1. Immigrants and crime. Despite the President’s claims to the contrary, immigrants to the United States are less likely than native born Americans to commit crimes. Writing in the Journal of Ethnicity in Criminal Justice, Robert Adelman and co-authors look at 40 years of data on crime rates and immigrant status by metropolitan area.  They find that immigration is linked to lower levels of  violent crimes and property crimes. “The results show that immigration does not increase assaults and, in fact, robberies, burglaries, larceny, and murder are lower in places where immigration levels are higher.

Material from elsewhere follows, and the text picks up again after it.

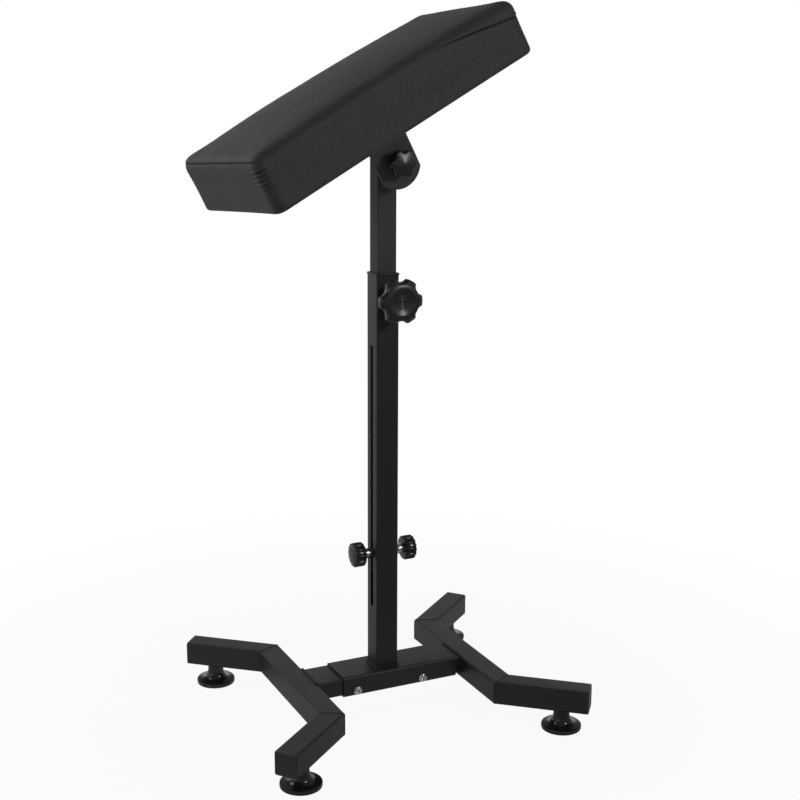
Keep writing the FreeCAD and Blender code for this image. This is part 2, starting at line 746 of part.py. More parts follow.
def make_clamp_knob(side_name, lie):
    """A bright ferrule that bears on the column, with a fluted grip on its spigot."""
    start = "tube_side / 2 + clamp_face_gap"
    bore = "clamp_bolt_radius + thread_gap"
    reach = "grip_start - (%s)" % start
    ferrule = turned(side_name + "_clamp_ferrule", [
        (bore, "0"), ("ferrule_radius - ferrule_edge", "0"), ("ferrule_radius", "ferrule_edge"),
        ("ferrule_radius", reach), ("ferrule_spigot_radius", reach),
        ("ferrule_spigot_radius", reach + " + ferrule_spigot_length"),
        (bore, reach + " + ferrule_spigot_length")])
    keep(put(ferrule, shift(z="clamp_height"), lie, shift(z=start)))
    height = "grip_length + grip_dome"
    seat = "ferrule_spigot_radius + thread_gap"
    inside = "ferrule_spigot_length + thread_gap"
    deep = "clamp_bolt_reach - grip_start + overrun"
    profile = [
        (seat, "0"), ("grip_radius - grip_edge", "0"), ("grip_radius", "grip_edge"),
        ("grip_radius", "grip_length - grip_edge"),
        ("grip_radius - grip_edge", "grip_length",
         "grip_radius / 2", "grip_length + grip_dome * %s" % BOW_SHARE),
        ("0", height), ("0", deep), (bore, deep), (bore, inside), (seat, inside)]
    shape = turned(side_name + "_grip_turning", profile)
    flutes = prism(side_name + "_grip_flutes",
                   [lobed_outline(GRIP_FLUTES, "grip_radius", "grip_flute_depth", FLUTE_LAND_SHARE)], height)
    knob = common(side_name + "_clamp_knob", shape, flutes)
    keep(put(knob, shift(z="clamp_height"), lie, shift(z="grip_start")))


make_mast()


# Tilt joint: boss on the mast, bolt, washer and hand knob
def make_tilt_joint():
    stance = (shift(z="pivot_height"), LIE_TO_FRONT)
    boss = turned("pivot_boss", [
        ("screw_radius + thread_gap", "mast_side / 2"), ("boss_radius", "mast_side / 2"),
        ("boss_radius", "ear_rear - face_gap"), ("screw_radius + thread_gap", "ear_rear - face_gap")])
    keep(put(boss, *stance))
    head = put(prism("tilt_bolt_head", [hexagon("screw_nut_across")], "tilt_bolt_head_height"),
               shift(z="-mast_side / 2 - tilt_bolt_head_height"))
    shank = rod("tilt_bolt_shank", "screw_radius", "tilt_bolt_reach + mast_side / 2",
                shift(z="-mast_side / 2"))
    bolt = doc.addObject("Part::MultiFuse", "tilt_bolt")
    bolt.Label = "tilt_bolt"
    bolt.Shapes = [head, shank]
    keep(put(bolt, *stance))
    washer = turned("tilt_washer", [
        ("screw_radius + hole_gap", "0"), ("tilt_washer_radius", "0"),
        ("tilt_washer_radius", "tilt_washer_thick"), ("screw_radius + hole_gap", "tilt_washer_thick")])
    keep(put(washer, *stance, shift(z="ear_offset + face_gap")))
    insert_end = "tilt_bolt_reach - insert_rear"
    insert = turned("tilt_knob_insert", [
        ("screw_radius + thread_gap", "0"), ("insert_radius", "0"), ("insert_radius", insert_end),
        ("screw_radius + thread_gap", insert_end)])
    keep(put(insert, *stance, shift(z="insert_rear")))
    knob = star_knob("tilt_knob", TILT_KNOB_LOBES, "tilt_knob_radius", "tilt_knob_notch_depth",
                     "tilt_knob_height", "tilt_knob_collar_radius", "tilt_knob_collar_height",
                     "tilt_knob_edge", None, None, "insert_radius + thread_gap",
                     "tilt_bolt_reach - tilt_knob_rear + overrun")
    keep(put(knob, *stance, shift(z="tilt_knob_rear")))


make_tilt_joint()


# Bracket: an ear that hangs on the tilt bolt, under a flange with curved slots for the pad's screws
def screw_angles():
    return ["pad_screw_angle", "180 - pad_screw_angle", "180 + pad_screw_angle", "-pad_screw_angle"]


def slot_outline(angle):
    outer = "pad_screw_ring_radius + pad_slot_width / 2"
    inner = "pad_screw_ring_radius - pad_slot_width / 2"
    first = "%s - pad_slot_half_angle" % angle
    last = "%s + pad_slot_half_angle" % angle
    cap_angle = "pad_slot_width / 2 / pad_screw_ring_radius * 180 / pi"
    return [polar(outer, first) + polar(outer, angle),
            polar(outer, last) + polar("pad_screw_ring_radius", "%s + %s" % (last, cap_angle)),
            polar(inner, last) + polar(inner, angle),
            polar(inner, first) + polar("pad_screw_ring_radius", "%s - %s" % (first, cap_angle))]


def make_bracket():
    made = new_body("tilt_bracket")
    ear = new_sketch(made, "XZ_Plane", "ear_rear")
    shoulder = "-sqrt(ear_round * ear_round - ear_width * ear_width / 4)"
    add_outline(ear, [
        ("-ear_width / 2", "pad_rise - plate_thick / 2"), ("-ear_width / 2", shoulder, "0", "-ear_round"),
        ("ear_width / 2", shoulder), ("ear_width / 2", "pad_rise - plate_thick / 2")])
    add_circle(ear, "0", "0", "screw_radius + hole_gap")
    pad(made, ear, "plate_thick")
    flange = new_sketch(made, "XY_Plane", "pad_rise - plate_thick")
    half_length, half_depth, corner = "flange_length / 2", "ear_offset", "flange_corner"
    rear = "flange_depth - ear_offset"
    bow = "%s * %s" % (corner, 1 - DIAGONAL_SHARE)
    add_outline(flange, [
        ("-%s + %s" % (half_length, corner), "-" + half_depth),
        ("%s - %s" % (half_length, corner), "-" + half_depth,
         "%s - %s" % (half_length, bow), "-%s + %s" % (half_depth, bow)),
        (half_length, "-%s + %s" % (half_depth, corner)),
        (half_length, "%s - %s" % (rear, corner), "%s - %s" % (half_length, bow),
         "%s - %s" % (rear, bow)),
        ("%s - %s" % (half_length, corner), rear),
        ("-%s + %s" % (half_length, corner), rear, "-%s + %s" % (half_length, bow),
         "%s - %s" % (rear, bow)),
        ("-" + half_length, "%s - %s" % (rear, corner)),
        ("-" + half_length, "-%s + %s" % (half_depth, corner), "-%s + %s" % (half_length, bow),
         "-%s + %s" % (half_depth, bow))])
    for angle in screw_angles():
        add_outline(flange, slot_outline(angle))
    pad(made, flange, "plate_thick")
    inside = V(0, -number("ear_rear"), number("pad_rise - plate_thick"))

    def in_bend(edge):
        centre = edge.CenterOfMass
        return abs(centre.y - inside.y) < SAME_PLACE and abs(centre.z - inside.z) < SAME_PLACE
    dress_edges(made, "Fillet", in_bend, Radius="bend_radius")
    keep(put(made, PIVOT_FRAME))


make_bracket()


# Pad: board, dust cover, cushion, and the screws that hold them to the bracket
def make_pad():
    length, width = "pad_length - 2 * board_margin", "pad_width - 2 * board_margin"
    spots = [polar("pad_screw_ring_radius", angle) for angle in screw_angles()]
    for label, thick, base, bore in (("pad_board", "board_thick", "dust_cover_thick", "tee_nut_radius"),
                                     ("dust_cover", "dust_cover_thick", "0", "tee_nut_radius")):
        made = new_body(label)
        drawing = new_sketch(made, "XY_Plane")
        add_outline(drawing, rectangle(length, width))
        for x, y in spots:
            add_circle(drawing, x, y, bore + " + thread_gap")
        pad(made, drawing, thick)
        keep(put(made, PAD_FRAME, shift(z=base)))
    screws, washers, tee_nuts = [], [], []
    for place, (x, y) in enumerate(spots, 1):
        stance = (PAD_FRAME, shift(x, y, "-plate_thick"))
        washer = turned("pad_washer_%d" % place, [
            ("pad_screw_radius + thread_gap", "-pad_washer_thick"), ("pad_washer_radius", "-pad_washer_thick"),
            ("pad_washer_radius", "0"), ("pad_screw_radius + thread_gap", "0")])
        washers.append(put(washer, *stance))
        head = put(prism("pad_screw_head_%d" % place, [hexagon("pad_screw_head_across")],
                         "pad_screw_head_height"), shift(z="-pad_washer_thick - pad_screw_head_height"))
        shank = rod("pad_screw_shank_%d" % place, "pad_screw_radius", "pad_screw_length + pad_washer_thick",
                    shift(z="-pad_washer_thick"))
        screw = doc.addObject("Part::MultiFuse", "pad_screw_%d" % place)
        screw.Shapes = [head, shank]
        screws.append(put(screw, *stance))
        rim = "board_top + tee_nut_flange_thick"
        tee_nut = turned("tee_nut_%d" % place, [
            ("pad_screw_radius + thread_gap", "board_top - tee_nut_length"),
            ("tee_nut_radius", "board_top - tee_nut_length"), ("tee_nut_radius", "board_top"),
            ("tee_nut_flange_radius", "board_top"), ("tee_nut_flange_radius", rim),
            ("pad_screw_radius + thread_gap", rim)])
        tee_nuts.append(put(tee_nut, PAD_FRAME, shift(x, y)))
    for label, pieces in (("pad_screws", screws), ("pad_washers", washers), ("tee_nuts", tee_nuts)):
        keep(together(label, pieces))


def cushion_section(along, half_width, side_height, crown, corner):
    """One closed section of the cushion across its length, of lines and arcs."""
    bow = corner * (1 - DIAGONAL_SHARE)
    tuck = number("pad_draw_in") / 2
    shoulder = side_height - corner
    foot = V(along, half_width, 0)
    waist = V(along, half_width - tuck, shoulder / 2)
    edge = V(along, half_width, shoulder)
    bend = V(along, half_width - bow, side_height - bow)
    brow = V(along, half_width - corner, side_height)

    def mirrored(point):
        return V(point.x, -point.y, point.z)
    arcs = [Part.Arc(foot, waist, edge), Part.Arc(edge, bend, brow),
            Part.Arc(brow, V(along, 0, side_height + crown), mirrored(brow)),
            Part.Arc(mirrored(brow), mirrored(bend), mirrored(edge)),
            Part.Arc(mirrored(edge), mirrored(waist), mirrored(foot))]
    return Part.Wire([arc.toShape() for arc in arcs] + [Part.LineSegment(mirrored(foot), foot).toShape()])


def make_cushion():
    """The upholstered block: arched and crowned on top, its long sides drawn in between the corners."""
    half = number("pad_length / 2")
    end_round = number("pad_end_round")
    stations = []
    for share in END_ROUND_SHARES:
        fall = 1 - (1 - (1 - share) ** 2) ** 0.5
        stations.append((half - share * end_round, fall * end_round))
    for share in MIDDLE_SHARES:
        stations.append((share * half, 0))
    stations += [(-along, inset) for along, inset in reversed(stations[:-1])]
    sections = []
    for along, inset in stations:
        swell = 1 - abs(along / half) ** CROWN_POWER
        half_width = number("pad_width / 2") - number("pad_draw_in") * swell - inset * END_WIDTH_SHARE
        crown = number("pad_crown") * swell + inset * END_CROWN_SHARE
        height = number("pad_side_height") + number("pad_arch") * swell - inset
        sections.append(cushion_section(along, half_width, height, crown, number("pad_top_round")))
    form = Part.makeLoft(sections, True, True)
    slack = number("soft_gap")
    recess_length = number("pad_length - 2 * board_margin") + 2 * slack
    recess_width = number("pad_width - 2 * board_margin") + 2 * slack
    recess_height = number("board_top + tee_nut_flange_thick") + slack
    below = number("overrun")
    recess = Part.makeBox(recess_length, recess_width, recess_height + below,
                          V(-recess_length / 2, -recess_width / 2, -below))
    made = doc.addObject("Part::Feature", "pad_cushion")
    made.Label = "pad_cushion"
    made.Shape = form.cut(recess)
    keep(put(made, PAD_FRAME))


make_pad()
make_cushion()
doc.recompute()

for thing in doc.Objects:
    faults = {"Invalid", "Error"} & set(thing.State)
    if faults:
        raise RuntimeError("%s is %s" % (thing.Label, ", ".join(sorted(faults))))
for thing in kept:
    if thing.Shape.isNull() or not thing.Shape.isValid():
        raise RuntimeError(thing.Label + " has no valid shape")
os.makedirs("parts", exist_ok=True)
for thing in kept:
    thing.Shape.exportStep("parts/%s.step" % thing.Label)
    print("%-24s %d solid(s) %10.1f mm3" % (thing.Label, len(thing.Shape.Solids), thing.Shape.Volume))
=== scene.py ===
"""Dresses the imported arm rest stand: painted steel, plastic fittings, plated hardware and a
leatherette pad, on a white studio floor.

Shapes are drawn in millimetres and placed in metres. The origin is on the floor under the column,
-Y is the side with the height knob, and the pad's own frame has its origin in the middle of the
board's underside with +X towards its raised end.
"""
import json
import math

import bmesh
import bpy
from bpy.props import FloatProperty, FloatVectorProperty, IntProperty, PointerProperty
from mathutils import Matrix, Vector, noise


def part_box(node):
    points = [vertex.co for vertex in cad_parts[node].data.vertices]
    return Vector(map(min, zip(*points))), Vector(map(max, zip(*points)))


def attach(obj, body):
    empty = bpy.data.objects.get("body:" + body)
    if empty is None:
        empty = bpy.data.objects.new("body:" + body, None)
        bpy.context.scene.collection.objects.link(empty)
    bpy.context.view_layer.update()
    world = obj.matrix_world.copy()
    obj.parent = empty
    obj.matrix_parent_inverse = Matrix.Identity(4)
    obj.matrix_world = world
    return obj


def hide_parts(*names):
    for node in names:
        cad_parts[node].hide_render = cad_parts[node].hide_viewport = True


bl_info = {
    "name": "Arm Rest Stand",
    "version": (1, 0, 0),
    "blender": (4, 5, 0),
    "location": "3D View > Sidebar > Arm Rest",
    "description": "Dresses a tilting arm rest stand in paint, plastic, plating and leatherette",
    "category": "Object",
}

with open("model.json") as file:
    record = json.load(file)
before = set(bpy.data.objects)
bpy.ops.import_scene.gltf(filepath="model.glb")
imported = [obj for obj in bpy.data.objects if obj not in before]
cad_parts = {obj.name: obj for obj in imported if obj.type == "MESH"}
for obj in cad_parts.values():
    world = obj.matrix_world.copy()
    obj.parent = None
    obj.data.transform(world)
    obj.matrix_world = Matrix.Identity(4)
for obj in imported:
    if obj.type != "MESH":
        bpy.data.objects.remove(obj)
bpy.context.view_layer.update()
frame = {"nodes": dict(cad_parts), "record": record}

MM = 0.001
MILLIMETRES = Matrix.Scale(MM, 4)
FULL_TURN = 2 * math.pi
QUARTER_TURN = math.pi / 2
UP = Vector((0, 0, 1))
# Sets this script's materials apart from the plain ones that the frame brings under its slots' names
LOOK_PREFIX = "look_"
# Points closer than this, in metres, are one: in this script's meshes, and in the CAD's triangles
DOUBLES_WITHIN = 1e-7
CAD_DOUBLES_WITHIN = 4e-6
# A length in millimetres that counts as nothing
NEAR = 1e-6

# Where the stand's pieces are, in millimetres, as the CAD has them
LEG_MIDDLE_HEIGHT = 42.2
TUBE_SIDE = 30
TUBE_CORNER = 2.5
LEG_SPREAD = 117.5
LEG_HALF_SPAN = 107
ARM_ANGLE = 40
FOOT_TO_ARM_END = 32.6
SLEEVE_TOP = 58.6
STUB_REACH = 102.5
STUB_HEIGHT = 45.35
STUB_SIZE = (22.1, 50.6)
STUB_CORNER = 1.5
POST_SIDE = 25
BOSS_RADIUS = 12
PIVOT_HEIGHT = 703
PAD_RISE = 40
PAD_TILT = 27.3
PAD_TURN = 7.3
PAD_HALF_LENGTH = 195.5
PAD_HALF_WIDTH = 99
PAD_HEIGHT = 68
BOARD_MARGIN = 6
RECESS_GAP = 0.3
RECESS_HEIGHT = 14.3
PAD_SCREW_RING = 42
PAD_SCREW_ANGLES = (30, 150, 210, 330)
FLANGE_THICK = 4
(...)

2. Who are your peer cities? The Federal Reserve Bank of Chicago has developed an interesting new tool that let’s you see which cities score similarly to yours on a series of indicators, including equity, resilience, economic outlook and housing. In each of these four areas, the tool identifies cities that are roughly similar as measured by selected data in that category.  Housing comparisons, for example, are based on the share of pre-1980 housing, the vacancy rate, the home price to income ratio, the homeownership rate and the share of rent-burdened households.  Comparisons are just for cities (i.e. using municipal boundaries), not metropolitan areas, and is therefore subject to our usual warning about the highly variable nature of city geographies. The housing peers of Los Angeles include a number of other California cities, and somewhat surprisingly, Lawrence Massachusetts.

City Observatory in the news

An an Associated Press feature published in the Detroit News and other metropolitan dailies, City Observatory’s research on the “Young and Restless” was featured. “The Plight of company towns” looked at the growing trend of company’s to move headquarters operations from smaller cities and suburban locations to urban centers in order to be able to easily hire talented young workers.